It wasn't a yell. It wasn't a scream. It was a roar… a lion's roar. From what world that roar came the centurion didn't know, but he knew it wasn't this one.
The centurion stood up from the rock and took a few paces toward the Nazarene. As he got closer, he could tell that Jesus was staring into the sky. There was something in His eyes that the soldier had to see. But after only a few steps, he fell. He stood and fell again. The ground was shaking, gently at first and now violently.
He tried once more to walk and was able to take a few steps and then fall… at the foot of the Cross.
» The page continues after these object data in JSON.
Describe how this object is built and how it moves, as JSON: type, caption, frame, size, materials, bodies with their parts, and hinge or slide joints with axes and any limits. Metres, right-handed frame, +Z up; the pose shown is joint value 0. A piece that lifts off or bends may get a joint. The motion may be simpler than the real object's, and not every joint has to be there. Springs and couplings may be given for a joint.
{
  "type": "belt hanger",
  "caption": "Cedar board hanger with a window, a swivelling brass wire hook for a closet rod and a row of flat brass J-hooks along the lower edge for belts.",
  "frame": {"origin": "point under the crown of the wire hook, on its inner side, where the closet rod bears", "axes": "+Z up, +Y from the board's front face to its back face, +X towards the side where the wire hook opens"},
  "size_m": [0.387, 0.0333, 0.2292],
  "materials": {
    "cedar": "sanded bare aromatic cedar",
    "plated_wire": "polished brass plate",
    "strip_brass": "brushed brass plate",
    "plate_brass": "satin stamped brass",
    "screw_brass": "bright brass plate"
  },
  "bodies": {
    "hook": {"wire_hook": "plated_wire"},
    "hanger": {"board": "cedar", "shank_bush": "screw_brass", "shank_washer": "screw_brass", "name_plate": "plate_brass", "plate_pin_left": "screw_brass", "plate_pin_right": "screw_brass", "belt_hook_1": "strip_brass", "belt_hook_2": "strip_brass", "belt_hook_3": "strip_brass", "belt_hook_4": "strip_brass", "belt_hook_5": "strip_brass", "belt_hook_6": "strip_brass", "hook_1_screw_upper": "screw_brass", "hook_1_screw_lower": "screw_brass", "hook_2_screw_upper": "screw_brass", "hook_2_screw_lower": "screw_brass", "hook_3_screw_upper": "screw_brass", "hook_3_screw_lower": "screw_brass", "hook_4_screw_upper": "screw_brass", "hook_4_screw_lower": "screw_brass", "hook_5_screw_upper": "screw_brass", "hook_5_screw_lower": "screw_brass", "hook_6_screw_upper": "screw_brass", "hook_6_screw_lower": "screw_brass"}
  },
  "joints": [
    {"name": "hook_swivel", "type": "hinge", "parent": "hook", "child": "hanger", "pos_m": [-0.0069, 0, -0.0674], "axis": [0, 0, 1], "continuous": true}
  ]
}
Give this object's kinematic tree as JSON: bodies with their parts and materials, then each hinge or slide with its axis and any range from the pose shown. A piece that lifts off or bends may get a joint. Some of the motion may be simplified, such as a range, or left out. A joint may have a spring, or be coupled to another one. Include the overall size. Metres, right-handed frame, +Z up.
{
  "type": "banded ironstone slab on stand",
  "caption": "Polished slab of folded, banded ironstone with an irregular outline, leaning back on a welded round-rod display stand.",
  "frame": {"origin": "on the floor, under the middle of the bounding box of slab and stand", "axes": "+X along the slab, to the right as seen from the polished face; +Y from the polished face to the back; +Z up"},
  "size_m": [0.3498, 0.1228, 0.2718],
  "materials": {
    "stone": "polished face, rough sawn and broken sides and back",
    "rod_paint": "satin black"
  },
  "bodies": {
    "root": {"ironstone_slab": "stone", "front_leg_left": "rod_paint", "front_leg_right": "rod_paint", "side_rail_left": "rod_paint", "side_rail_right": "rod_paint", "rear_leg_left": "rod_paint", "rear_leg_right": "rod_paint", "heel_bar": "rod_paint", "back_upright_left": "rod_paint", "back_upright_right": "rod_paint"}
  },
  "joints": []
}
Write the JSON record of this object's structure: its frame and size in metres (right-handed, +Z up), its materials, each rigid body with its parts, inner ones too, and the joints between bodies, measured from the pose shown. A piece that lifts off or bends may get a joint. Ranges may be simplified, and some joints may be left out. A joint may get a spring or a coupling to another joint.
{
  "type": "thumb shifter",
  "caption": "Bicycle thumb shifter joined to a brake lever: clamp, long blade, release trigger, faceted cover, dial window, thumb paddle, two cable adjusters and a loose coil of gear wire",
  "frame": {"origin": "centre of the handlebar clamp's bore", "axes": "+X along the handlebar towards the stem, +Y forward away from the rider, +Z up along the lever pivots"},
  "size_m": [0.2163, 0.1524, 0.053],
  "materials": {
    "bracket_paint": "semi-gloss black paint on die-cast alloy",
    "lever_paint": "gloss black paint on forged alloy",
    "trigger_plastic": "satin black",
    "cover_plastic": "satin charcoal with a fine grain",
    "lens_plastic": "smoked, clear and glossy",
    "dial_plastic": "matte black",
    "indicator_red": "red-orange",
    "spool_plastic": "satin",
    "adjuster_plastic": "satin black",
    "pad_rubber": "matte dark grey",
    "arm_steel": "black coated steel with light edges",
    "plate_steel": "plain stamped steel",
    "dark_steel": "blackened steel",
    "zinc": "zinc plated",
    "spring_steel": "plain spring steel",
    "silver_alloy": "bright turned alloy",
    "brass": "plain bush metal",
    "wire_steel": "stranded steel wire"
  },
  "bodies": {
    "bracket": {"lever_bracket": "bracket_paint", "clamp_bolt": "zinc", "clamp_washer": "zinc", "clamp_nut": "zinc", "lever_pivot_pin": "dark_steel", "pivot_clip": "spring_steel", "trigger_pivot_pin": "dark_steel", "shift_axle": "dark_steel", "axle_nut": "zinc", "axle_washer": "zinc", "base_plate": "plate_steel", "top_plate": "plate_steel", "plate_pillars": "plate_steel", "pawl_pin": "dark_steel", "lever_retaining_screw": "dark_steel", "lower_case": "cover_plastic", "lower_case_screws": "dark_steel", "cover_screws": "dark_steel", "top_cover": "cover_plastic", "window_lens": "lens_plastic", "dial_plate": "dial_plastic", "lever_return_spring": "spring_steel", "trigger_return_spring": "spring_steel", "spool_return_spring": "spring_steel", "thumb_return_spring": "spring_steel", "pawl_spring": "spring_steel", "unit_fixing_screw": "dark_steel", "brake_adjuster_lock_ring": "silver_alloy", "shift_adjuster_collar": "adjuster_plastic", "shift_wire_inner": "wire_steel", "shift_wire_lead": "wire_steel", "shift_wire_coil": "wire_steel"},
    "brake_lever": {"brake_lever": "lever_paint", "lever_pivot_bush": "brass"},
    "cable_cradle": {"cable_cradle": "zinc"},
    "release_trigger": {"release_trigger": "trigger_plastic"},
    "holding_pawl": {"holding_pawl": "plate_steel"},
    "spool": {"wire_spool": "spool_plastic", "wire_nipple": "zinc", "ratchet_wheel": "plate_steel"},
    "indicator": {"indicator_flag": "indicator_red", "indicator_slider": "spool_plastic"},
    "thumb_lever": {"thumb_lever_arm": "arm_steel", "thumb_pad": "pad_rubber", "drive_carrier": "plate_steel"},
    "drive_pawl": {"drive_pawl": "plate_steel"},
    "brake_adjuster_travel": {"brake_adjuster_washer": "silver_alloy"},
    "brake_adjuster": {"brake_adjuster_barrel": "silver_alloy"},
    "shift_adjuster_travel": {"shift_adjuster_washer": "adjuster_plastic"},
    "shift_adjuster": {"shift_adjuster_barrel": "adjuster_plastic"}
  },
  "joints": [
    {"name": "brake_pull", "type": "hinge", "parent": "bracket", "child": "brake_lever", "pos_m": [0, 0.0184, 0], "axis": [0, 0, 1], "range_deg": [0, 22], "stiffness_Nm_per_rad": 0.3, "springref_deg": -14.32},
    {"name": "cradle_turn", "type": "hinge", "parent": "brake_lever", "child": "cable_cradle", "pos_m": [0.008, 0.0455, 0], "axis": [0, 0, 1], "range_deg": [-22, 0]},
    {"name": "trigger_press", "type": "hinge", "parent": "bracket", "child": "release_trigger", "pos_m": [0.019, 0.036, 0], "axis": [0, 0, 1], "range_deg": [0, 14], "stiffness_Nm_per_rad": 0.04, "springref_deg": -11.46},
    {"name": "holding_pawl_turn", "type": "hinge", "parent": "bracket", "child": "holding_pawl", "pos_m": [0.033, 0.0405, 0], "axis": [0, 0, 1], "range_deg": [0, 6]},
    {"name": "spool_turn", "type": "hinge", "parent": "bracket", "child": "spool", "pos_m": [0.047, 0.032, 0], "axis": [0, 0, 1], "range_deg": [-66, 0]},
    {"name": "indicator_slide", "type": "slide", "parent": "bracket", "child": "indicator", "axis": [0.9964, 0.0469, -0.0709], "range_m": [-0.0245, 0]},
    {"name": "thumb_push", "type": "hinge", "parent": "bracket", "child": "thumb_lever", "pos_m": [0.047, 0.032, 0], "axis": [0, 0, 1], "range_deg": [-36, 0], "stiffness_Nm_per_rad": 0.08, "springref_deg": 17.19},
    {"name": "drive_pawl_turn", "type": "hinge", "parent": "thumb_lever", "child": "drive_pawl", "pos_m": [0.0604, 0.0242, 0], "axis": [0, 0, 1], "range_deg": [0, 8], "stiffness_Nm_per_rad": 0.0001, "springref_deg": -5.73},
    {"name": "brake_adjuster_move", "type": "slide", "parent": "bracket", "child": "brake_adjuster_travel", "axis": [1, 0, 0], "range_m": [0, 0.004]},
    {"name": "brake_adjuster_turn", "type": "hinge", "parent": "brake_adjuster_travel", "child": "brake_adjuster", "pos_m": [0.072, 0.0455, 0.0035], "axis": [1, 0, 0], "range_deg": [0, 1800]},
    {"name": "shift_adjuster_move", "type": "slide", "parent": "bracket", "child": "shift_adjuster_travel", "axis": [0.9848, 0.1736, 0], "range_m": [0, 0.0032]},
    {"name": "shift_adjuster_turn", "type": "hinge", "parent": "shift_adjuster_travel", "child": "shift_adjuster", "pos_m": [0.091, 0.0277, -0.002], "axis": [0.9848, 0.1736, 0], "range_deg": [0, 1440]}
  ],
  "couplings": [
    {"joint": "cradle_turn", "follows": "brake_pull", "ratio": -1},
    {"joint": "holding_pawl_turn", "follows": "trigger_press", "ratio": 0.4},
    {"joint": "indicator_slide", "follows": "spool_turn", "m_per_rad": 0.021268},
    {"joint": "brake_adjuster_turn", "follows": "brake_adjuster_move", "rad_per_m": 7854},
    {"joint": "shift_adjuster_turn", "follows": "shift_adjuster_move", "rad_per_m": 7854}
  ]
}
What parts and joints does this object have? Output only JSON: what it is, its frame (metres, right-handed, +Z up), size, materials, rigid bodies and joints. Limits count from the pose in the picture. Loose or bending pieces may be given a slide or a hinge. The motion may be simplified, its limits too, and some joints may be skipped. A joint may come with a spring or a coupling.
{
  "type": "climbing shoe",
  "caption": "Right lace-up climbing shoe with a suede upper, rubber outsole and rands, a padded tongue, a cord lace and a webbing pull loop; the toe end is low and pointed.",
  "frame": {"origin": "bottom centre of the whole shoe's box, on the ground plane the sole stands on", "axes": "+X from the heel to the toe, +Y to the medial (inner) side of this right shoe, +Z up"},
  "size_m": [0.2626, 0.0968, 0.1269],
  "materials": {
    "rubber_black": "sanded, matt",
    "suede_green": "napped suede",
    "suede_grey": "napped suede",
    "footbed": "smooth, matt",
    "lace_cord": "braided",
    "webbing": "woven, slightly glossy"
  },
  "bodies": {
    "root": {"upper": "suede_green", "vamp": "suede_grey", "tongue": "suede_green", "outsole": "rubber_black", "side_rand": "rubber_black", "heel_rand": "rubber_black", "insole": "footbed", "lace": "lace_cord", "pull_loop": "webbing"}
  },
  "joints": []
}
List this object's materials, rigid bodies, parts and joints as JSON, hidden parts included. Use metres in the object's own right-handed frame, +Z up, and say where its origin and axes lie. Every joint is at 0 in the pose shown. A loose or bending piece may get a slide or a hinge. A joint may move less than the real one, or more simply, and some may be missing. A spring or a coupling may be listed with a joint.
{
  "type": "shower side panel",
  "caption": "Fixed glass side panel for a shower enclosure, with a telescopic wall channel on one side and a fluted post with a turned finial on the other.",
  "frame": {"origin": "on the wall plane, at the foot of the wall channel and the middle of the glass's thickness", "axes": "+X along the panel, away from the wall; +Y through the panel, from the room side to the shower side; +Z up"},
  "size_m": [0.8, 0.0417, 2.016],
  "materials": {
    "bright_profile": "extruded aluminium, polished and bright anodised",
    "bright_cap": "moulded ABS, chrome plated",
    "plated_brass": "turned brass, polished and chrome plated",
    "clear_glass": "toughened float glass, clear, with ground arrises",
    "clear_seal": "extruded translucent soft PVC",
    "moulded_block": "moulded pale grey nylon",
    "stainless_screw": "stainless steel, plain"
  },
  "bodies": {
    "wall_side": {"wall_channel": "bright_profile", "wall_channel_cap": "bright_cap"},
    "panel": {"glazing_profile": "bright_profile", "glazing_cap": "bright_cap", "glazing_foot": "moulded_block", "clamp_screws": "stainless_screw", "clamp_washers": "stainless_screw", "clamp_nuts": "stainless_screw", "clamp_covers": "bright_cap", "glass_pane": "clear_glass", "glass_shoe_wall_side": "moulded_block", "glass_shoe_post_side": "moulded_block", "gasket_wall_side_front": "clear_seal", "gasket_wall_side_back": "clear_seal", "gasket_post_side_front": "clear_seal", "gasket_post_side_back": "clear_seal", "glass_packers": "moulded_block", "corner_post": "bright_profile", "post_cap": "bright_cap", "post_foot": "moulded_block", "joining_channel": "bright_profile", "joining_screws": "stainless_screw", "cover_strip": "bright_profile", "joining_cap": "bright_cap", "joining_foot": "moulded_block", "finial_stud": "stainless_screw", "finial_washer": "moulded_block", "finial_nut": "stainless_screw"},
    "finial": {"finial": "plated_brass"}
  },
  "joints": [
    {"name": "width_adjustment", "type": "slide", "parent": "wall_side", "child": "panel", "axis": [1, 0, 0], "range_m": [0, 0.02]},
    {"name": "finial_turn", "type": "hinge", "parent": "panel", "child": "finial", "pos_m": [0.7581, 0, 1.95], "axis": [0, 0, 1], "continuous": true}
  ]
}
He looked up into the face of this one near death. The King looked down at the crusty old centurion. Jesus' hands were fastened; they couldn't reach out. His feet were nailed to timber; they couldn't walk toward him. His head was heavy with pain; He could scarcely move it. But His eyes… they were afire.
They were unquenchable.
- They were the eyes of God.
Perhaps that is what made the centurion say what he said. He saw the eyes of God. He saw the same eyes that had been seen by a near-naked adulteress in Jerusalem, a friendless divorcée in Samaria, and a four-day-dead Lazarus in a cemetery. The same eyes that didn't close upon seeing man's futility, didn't turn away at man's failure, and didn't wince upon witnessing man's death.
"It's all right," God's eyes said. "I've seen the storms and it's still all right."
The centurion's convictions began to flow together like rivers.
"This was no carpenter," he spoke under his breath. "This was no peasant. This was no normal man."
He stood and looked around at the rocks that had fallen and the sky that had blackened. He turned and stared at the soldiers as they stared at Jesus with frozen faces. He turned and watched as the eyes of Jesus lifted and looked toward home. He listened as the parched lips parted and the swollen tongue spoke for the last time.
"Father, into Your hands I commit My spirit." Had the centurion not said it, the soldiers would have. Had the centurion not said it, the rocks would have — as would have the angels, the stars, even the demons. But he did say it. It fell to a nameless foreigner to state what they all knew.
"Surely this Man was the Son of God."
Six hours on one Friday. Six hours that jut up on the plain of human history like Mount Everest in a desert. Six hours that have been deciphered, dissected, and debated for two thousand years.
What do these six hours signify? They claim to be the door in time through which eternity entered man's darkest caverns. They mark the moments that the Navigator descended into the deepest waters to leave anchor points for His followers.
What does that Friday mean?
For the life blackened with failure, that Friday means forgiveness.
For the heart scarred with futility, that Friday means purpose.
And for the soul looking into this side of the tunnel of death, that Friday means deliverance.
Six hours. One Friday.
What do you do with those six hours on that Friday?